Latinos younger than 30 are shaping the culture, and pro-lifers can reach them with English-language messages that speak to their heritage and love of family, Gutierrez said.

Latinos see morality instinctively and don’t always understand the way life issues are presented in the United States, said Gutierrez, adding that there are no euphemisms such as “pro-choice” in Spanish.

”We are trying to explain to them there are fundamental issues like right to life, and marriage and religious liberty that have to be respected first and foremost that are non-negotiables, but this is news to a lot of them,” she said.

In the election messages there has been “deafening silence” about life issues while the focus has been on issues like immigration, she said.
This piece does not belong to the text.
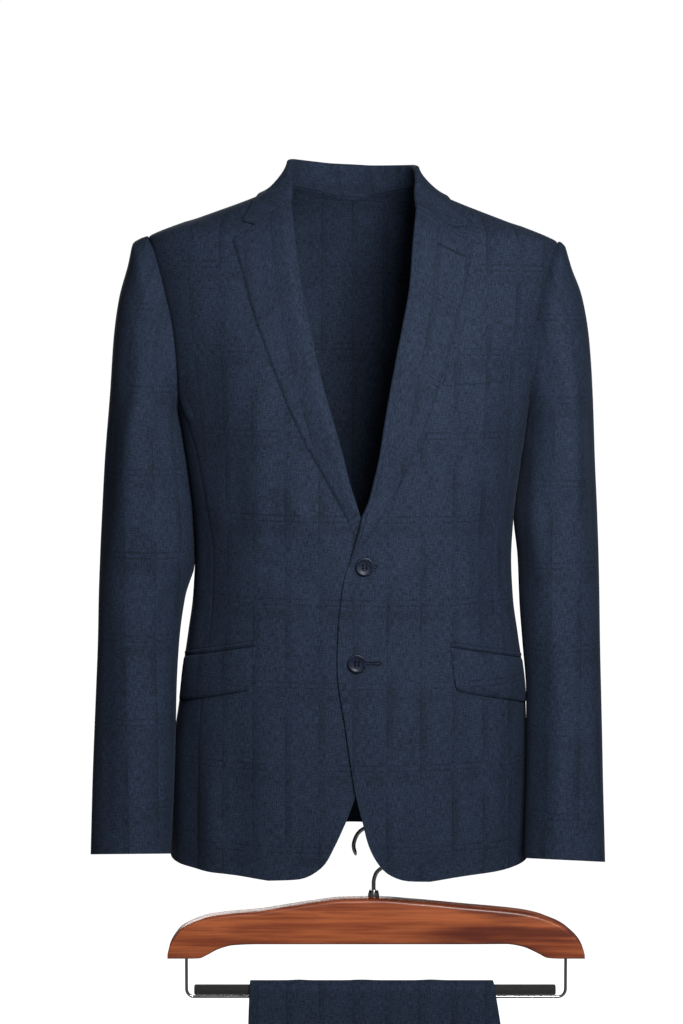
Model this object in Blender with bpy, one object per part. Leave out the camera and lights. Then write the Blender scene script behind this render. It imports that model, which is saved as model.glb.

“There is nothing more antithetical to Latino values than abortion because we love family,” Gutierrez said. “We protect our children. Immigrants are here for a better future for their children, and to destroy that child is absolutely the worst thing that can happen to us.”

Prayer and action

Gutierrez also spoke to Latino parishioners at St. Alphonsus in Brooklyn Center Oct. 16 about the pro-life movement in the Latino community, and about praying and working to end abortion.

Reyes Colin, 40, said he has recognized through videos and other information that abortion is bad physically and spiritually. He admitted that many Latinos know little about it.

Kelly Flores, 15, said she doesn’t think a lot about the issue of abortion, although it was discussed in her 10th grade health class.

“It’s not a good thing. The innocent life isn’t the reason for [people’s] mistakes,” she said.

Ricardo Gonzalez, 32, attended the talk because he was curious about the issue and wanted to learn how to approach it. He agreed that Latinos aren’t well informed about abortion.

“Doctors don’t give them enough information,” he said. “The media doesn’t help.”

When more Latinos become informed about the nightmare of abortion in this country, they will be influential in ending it, Gutierrez said.

“The heritage is so beautiful, and we have the power to change this country, because in fact we do, for good or for bad,” she said. “It’s a mistake to ignore this community.”